[REQUIREMENT] Within the material below, find each line bearing the word "Identity" and present it.
'''
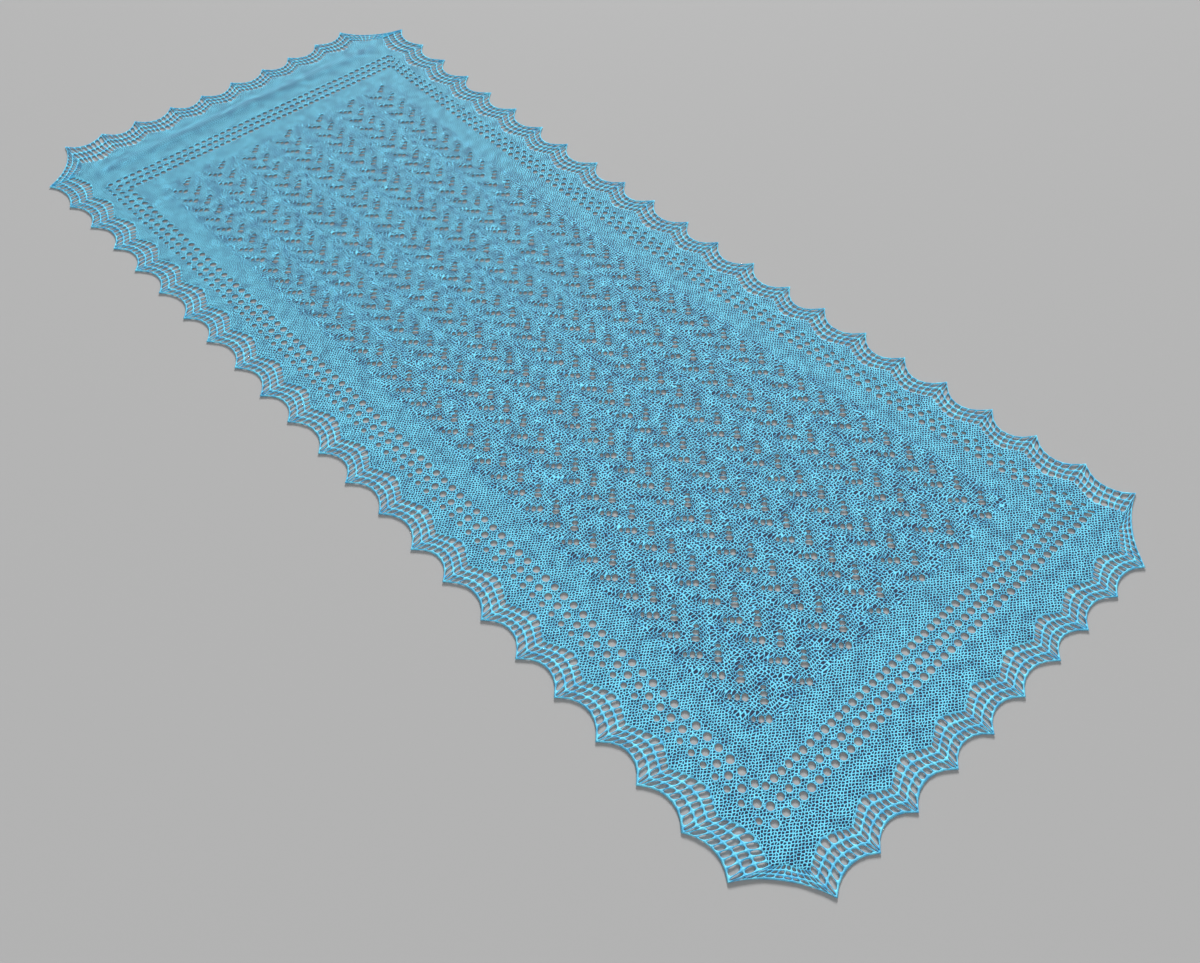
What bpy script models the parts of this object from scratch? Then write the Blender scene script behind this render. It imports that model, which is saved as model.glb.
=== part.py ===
"""Knitted lace shawl, laid out flat: a long rectangle with a scalloped edging on all four sides.

Metres, +Z up.  +X runs along the length from the far end to the near end, and +Y runs across the
width from the left side to the right side.  The underside lies on z = 0, and the whole shawl is
centred over the origin.

The shawl is a centre panel, four strips of border with mitred corners round it, and four strips
of pointed edging.  Each strip is a thin wall of cloth, a seam's gap away from its neighbours.
"""
import math

import bmesh
import bpy
from mathutils import Vector

# Cloth
GROUND_WALL = 0.0012      # thickness of the plain knitted ground
EDGING_WALL = 0.0014      # thickness of the lace edging, whose ribs stand a little higher
SEAM_GAP = 0.0003         # clear space between two neighbouring strips

# Two seam lines, as the places of their four sides.  A bow is how far a long side is drawn in
# at mid-length, because the knitting was pinned out more at the ends.
PANEL_SEAM = {"far": -0.690, "near": 0.690, "left": -0.2545, "right": 0.2585,
              "left_bow": 0.0088, "right_bow": 0.0250}
JOIN_SEAM = {"far": -0.793, "near": 0.763, "left": -0.296, "right": 0.292,
             "left_bow": 0.0070, "right_bow": 0.0220}

# The mitres between the strips of border stop short of the join's corners, because the short
# strips have a plain margin outside their eyelets: x of the long strips' outer corners.
MITRE = {"far": -0.7425, "near": 0.7455}

# Pointed edging.  A side's points run from its first to its last, x and y of each.  Pinning out
# by eye left them uneven: slide is how far the point at mid-side stands along from even spacing,
# and reach how far it stands across, to the left of the way from first to last.
LONG_SIDES = {
    "left": {"arcs": 22, "first": (-0.797, -0.355), "last": (0.740, -0.353), "depth": 0.018,
             "slide": 0.033, "reach": 0.008},
    "right": {"arcs": 22, "first": (-0.790, 0.354), "last": (0.753, 0.344), "depth": 0.0235,
              "slide": 0.023, "reach": -0.021},
}
END_SIDES = {
    "far": {"arcs": 9, "first": (-0.889, -0.286), "last": (-0.868, 0.262), "depth": 0.022,
            "slide": 0.006, "reach": -0.015,
            "corner_depth": 0.014},
    "near": {"arcs": 9, "first": (0.820, -0.287), "last": (0.818, 0.255), "depth": 0.015,
             "slide": 0.005, "reach": -0.002,
             "corner_depth": 0.009},
}
POINT_UNEVEN = 0.003      # how far a point strays along its side, and half of that across
POINT_BEAT = 2.4          # turn in radians from one point's stray to the next's
SHALLOW = 0.45            # how much shallower an arc beside a corner is than one at mid-side
SHALLOW_REACH = 3.0       # a larger number keeps the shallow arcs closer to the corners
ARC_POWER = 2.2           # 2 is a parabola, more is a flatter arc between sharper points
ARC_STEPS = 8             # straight lines that make one arc

# A soft ridge where the far border was folded
RIDGE_X = -0.773
RIDGE_HALF_WIDTH = 0.019
RIDGE_HEIGHT = 0.004

# Divisions of the strips, along and across
LENGTH_STEPS = 24
WIDTH_STEPS = 10
BORDER_STEPS = 1
END_ROWS = {"far": 12, "near": 4}

YARN_BLUE = (0.125, 0.395, 0.585, 1.0)
YARN_BLUE_BRIGHT = (0.155, 0.455, 0.650, 1.0)
YARN_ROUGHNESS = 0.85


def clear_scene():
    for item in list(bpy.data.objects):
        bpy.data.objects.remove(item, do_unlink=True)


def yarn_material(name, colour):
    material = bpy.data.materials.new(name)
    material.use_nodes = True
    shader = material.node_tree.nodes["Principled BSDF"]
    shader.inputs["Base Color"].default_value = colour
    shader.inputs["Roughness"].default_value = YARN_ROUGHNESS
    shader.inputs["Metallic"].default_value = 0.0
    return material


def between(start, end, share):
    return start + (end - start) * share


def bowed(share):
    """1 at mid-length, 0 at both ends."""
    return 1.0 - (2.0 * share - 1.0) ** 2


def long_line(seam, side, x):
    """The point of a seam's long side at x."""
    share = (x - seam["far"]) / (seam["near"] - seam["far"])
    inward = -math.copysign(seam[side + "_bow"], seam[side])
    return Vector((x, seam[side] + inward * bowed(share), 0.0))


def end_line(seam, end, share):
    """A point of a seam's short side, from the left (0) to the right (1)."""
    return Vector((seam[end], between(seam["left"], seam["right"], share), 0.0))


def edging_points(side):
    """The points of a run of edging, first to last, at their slightly uneven places."""
    first = Vector((*side["first"], 0.0))
    last = Vector((*side["last"], 0.0))
    along = (last - first).normalized()
    across = Vector((-along.y, along.x, 0.0))
    points = []
    for index in range(side["arcs"] + 1):
        share = index / side["arcs"]
        stray = POINT_UNEVEN * bowed(share)
        slide = side["slide"] * bowed(share) + stray * math.sin(POINT_BEAT * index)
        reach = side["reach"] * bowed(share) + 0.5 * stray * math.cos(POINT_BEAT * index)
        points.append(first.lerp(last, share) + along * slide + across * reach)
    return points


def arc_depths(side):
    """How deep each arc of a run is hollowed: less beside the corners."""
    depths = []
    for index in range(side["arcs"]):
        inside = math.sin(math.pi * (index + 0.5) / side["arcs"])
        depths.append(side["depth"] * (1.0 - SHALLOW * (1.0 - min(SHALLOW_REACH * inside, 1.0))))
    return depths


def arc_point(start, end, depth, share, inward):
    """A point of the arc between two edging points, hollowed toward the shawl."""
    hollow = depth * (1.0 - abs(2.0 * share - 1.0) ** ARC_POWER)
    return start.lerp(end, share) + inward * hollow


def edging_rim(points, depths):
    """The scalloped outline through the points, with ARC_STEPS lines to an arc."""
    rim = []
    for start, end, depth in zip(points, points[1:], depths):
        chord = (end - start).normalized()
        inward = Vector((-chord.y, chord.x, 0.0))
        if inward.dot(start) > 0.0:
            inward = -inward
        rim += [arc_point(start, end, depth, step / ARC_STEPS, inward) for step in range(ARC_STEPS)]
    return rim + [points[-1]]


def foot_line(feet):
    """For each rim vertex, its foot on the join seam, spread evenly between the points' feet."""
    line = []
    for start, end in zip(feet, feet[1:]):
        line += [start.lerp(end, step / ARC_STEPS) for step in range(ARC_STEPS)]
    return line + [feet[-1]]


def cloth_wall(name, columns, rows, place, wall, colour):
    """A closed wall: place(a, b) is the underside's point at shares a along and b across."""
    shape = bmesh.new()
    bmesh.ops.create_grid(shape, x_segments=columns, y_segments=rows, size=0.5)
    for vertex in shape.verts:
        vertex.co = place(vertex.co.x + 0.5, vertex.co.y + 0.5)
    raised = bmesh.ops.extrude_face_region(shape, geom=shape.faces[:])["geom"]
    raised = [item for item in raised if isinstance(item, bmesh.types.BMVert)]
    bmesh.ops.translate(shape, verts=raised, vec=(0.0, 0.0, wall))
    bmesh.ops.triangulate(shape, faces=shape.faces[:])
    bmesh.ops.recalc_face_normals(shape, faces=shape.faces[:])
    mesh = bpy.data.meshes.new(name)
    shape.to_mesh(mesh)
    shape.free()
    mesh.materials.append(yarn_material(name + "_yarn", colour))
    piece = bpy.data.objects.new(name, mesh)
    bpy.context.scene.collection.objects.link(piece)
    return piece


def centre_panel():
    def place(a, b):
        x = between(PANEL_SEAM["far"], PANEL_SEAM["near"], a)
        return long_line(PANEL_SEAM, "left", x).lerp(long_line(PANEL_SEAM, "right", x), b)

    return cloth_wall("centre_panel", LENGTH_STEPS, WIDTH_STEPS, place, GROUND_WALL, YARN_BLUE)


def side_border(side):
    """A long strip of border: mitred, between the centre panel and the join of the edging."""
    outward = math.copysign(SEAM_GAP, PANEL_SEAM[side])

    def place(a, b):
        inner = long_line(PANEL_SEAM, side, between(PANEL_SEAM["far"], PANEL_SEAM["near"], a))
        outer = long_line(JOIN_SEAM, side, between(MITRE["far"], MITRE["near"], a))
        return (inner + Vector((0.0, outward, 0.0))).lerp(outer, b)

    return cloth_wall("border_" + side + "_side", LENGTH_STEPS, BORDER_STEPS, place, GROUND_WALL, YARN_BLUE)


def ridge_height(point, share):
    """Height of the soft ridge, which dies away towards both ends of the strip."""
    distance = abs(point.x - RIDGE_X) / RIDGE_HALF_WIDTH
    if distance >= 1.0:
        return 0.0
    return RIDGE_HEIGHT * math.cos(math.pi / 2.0 * distance) ** 2 * math.sqrt(math.sin(math.pi * share))


def end_border(end):
    """A short strip of border: mitred as far as MITRE, then a margin between the long edgings."""
    outward = math.copysign(SEAM_GAP, PANEL_SEAM[end])
    rows = END_ROWS[end]
    mitre_rows = round(rows * (MITRE[end] - PANEL_SEAM[end]) / (JOIN_SEAM[end] - PANEL_SEAM[end]))

    def side_limit(side, row):
        if row >= mitre_rows:
            x = between(MITRE[end], JOIN_SEAM[end], (row - mitre_rows) / (rows - mitre_rows))
            return long_line(JOIN_SEAM, side, x)
        inner = Vector((PANEL_SEAM[end] + outward, PANEL_SEAM[side], 0.0))
        return inner.lerp(long_line(JOIN_SEAM, side, MITRE[end]), row / mitre_rows)

    def place(a, b):
        row = round(b * rows)
        point = side_limit("left", row).lerp(side_limit("right", row), a)
        point.y *= 1.0 - 2.0 * SEAM_GAP / abs(PANEL_SEAM["left"])
        if end == "far":
            point.z = ridge_height(point, a)
        return point

    return cloth_wall("border_" + end + "_end", WIDTH_STEPS, rows, place, GROUND_WALL, YARN_BLUE)


def edging_strip(name, rim, feet):
    """A strip of edging between its feet on the join seam and its scalloped rim."""
    def place(a, b):
        index = round(a * (len(rim) - 1))
        return feet[index].lerp(rim[index], b)

    return cloth_wall(name, len(rim) - 1, 1, place, EDGING_WALL, YARN_BLUE_BRIGHT)


def side_edging(side):
    layout = LONG_SIDES[side]
    points = edging_points(layout)
    rim = edging_rim(points, arc_depths(layout))
    outward = math.copysign(SEAM_GAP, JOIN_SEAM[side])
    feet = []
    for point in points:
        share = (point.x - points[0].x) / (points[-1].x - points[0].x)
        x = between(between(JOIN_SEAM["far"], JOIN_SEAM["near"], share), point.x, bowed(share))
        feet.append(long_line(JOIN_SEAM, side, x) + Vector((0.0, outward, 0.0)))
    feet = foot_line(feet)
    for line in (rim, feet):
        line[0] = line[0] + Vector((SEAM_GAP, 0.0, 0.0))
        line[-1] = line[-1] - Vector((SEAM_GAP, 0.0, 0.0))
    return edging_strip("edging_" + side + "_side", rim, feet)


def end_edging(end):
    """A short side's edging, with the arc round the corner at both of its ends."""
    layout = END_SIDES[end]
    corner = "first" if end == "far" else "last"
    points = edging_points(layout)
    points.insert(0, Vector((*LONG_SIDES["left"][corner], 0.0)))
    points.append(Vector((*LONG_SIDES["right"][corner], 0.0)))
    corner_depth = layout["corner_depth"]
    rim = edging_rim(points, [corner_depth] + arc_depths(layout) + [corner_depth])
    outward = math.copysign(SEAM_GAP, JOIN_SEAM[end])
    width = JOIN_SEAM["right"] - JOIN_SEAM["left"]
    feet = []
    for point in points:
        share = min(max((point.y - JOIN_SEAM["left"]) / width, 0.0), 1.0)
        feet.append(end_line(JOIN_SEAM, end, share) + Vector((outward, 0.0, 0.0)))
    return edging_strip("edging_" + end + "_end", rim, foot_line(feet))


def centre_over_origin(pieces):
    """Moves every piece's mesh so that the shawl's box is centred over the origin."""
    corners = [vertex.co for piece in pieces for vertex in piece.data.vertices]
    middle_x = (min(c.x for c in corners) + max(c.x for c in corners)) / 2.0
    middle_y = (min(c.y for c in corners) + max(c.y for c in corners)) / 2.0
    for piece in pieces:
        for vertex in piece.data.vertices:
            vertex.co -= Vector((middle_x, middle_y, 0.0))


def main():
    clear_scene()
    pieces = [centre_panel()]
    for side in ("left", "right"):
        pieces += [side_border(side), side_edging(side)]
    for end in ("far", "near"):
        pieces += [end_border(end), end_edging(end)]
    centre_over_origin(pieces)


main()
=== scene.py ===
"""Knitted lace shawl, laid out flat: its yarn, eyelets and lace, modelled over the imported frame.

Metres, +Z up.  +X runs from the far end to the near end, +Y from the left side to the right.
Every sheet starts as a grid of chart cells, is moved to its place in the shawl, has its eyelets
opened, and is mirrored in its own middle plane, so that it becomes one closed thin shell.
"""
import math

import bmesh
import bpy
from mathutils import Euler, Matrix, Vector, noise


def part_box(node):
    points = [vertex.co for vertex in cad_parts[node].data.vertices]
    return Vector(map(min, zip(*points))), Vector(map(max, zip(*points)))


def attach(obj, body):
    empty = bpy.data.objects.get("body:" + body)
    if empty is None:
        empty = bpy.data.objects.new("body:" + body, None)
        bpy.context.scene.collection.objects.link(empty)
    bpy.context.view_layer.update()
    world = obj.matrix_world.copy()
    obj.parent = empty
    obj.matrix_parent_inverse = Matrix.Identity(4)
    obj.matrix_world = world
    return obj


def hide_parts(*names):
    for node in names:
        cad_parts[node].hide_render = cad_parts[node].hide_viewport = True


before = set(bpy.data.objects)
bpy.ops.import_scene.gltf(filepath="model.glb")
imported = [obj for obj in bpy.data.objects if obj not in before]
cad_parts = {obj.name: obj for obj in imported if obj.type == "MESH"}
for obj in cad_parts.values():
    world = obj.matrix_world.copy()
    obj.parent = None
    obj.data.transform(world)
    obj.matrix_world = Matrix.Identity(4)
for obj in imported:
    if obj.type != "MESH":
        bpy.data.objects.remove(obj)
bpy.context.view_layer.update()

bl_info = {
    "name": "Lace Shawl",
    "version": (1, 0, 0),
    "blender": (4, 5, 0),
    "location": "3D View > Sidebar > Lace Shawl",
    "description": "Models a knitted lace shawl with its eyelets and scalloped edging",
    "category": "Add Mesh",
}

MM = 0.001

# ---------------------------------------------------------------- the shawl's own sizes, metres
# Two seam lines.  A bow is how far a long side is drawn in at mid-length.
PANEL_SEAM = {"far": -0.690, "near": 0.690, "left": -0.2545, "right": 0.2585,
              "left_bow": 0.0088, "right_bow": 0.0250}
JOIN_SEAM = {"far": -0.793, "near": 0.763, "left": -0.296, "right": 0.292,
             "left_bow": 0.0070, "right_bow": 0.0220}
MITRE = {"far": -0.7425, "near": 0.7455}     # x of the long strips' outer corners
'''
[WRITTEN ANSWER]
    obj.matrix_parent_inverse = Matrix.Identity(4)
    obj.matrix_world = Matrix.Identity(4)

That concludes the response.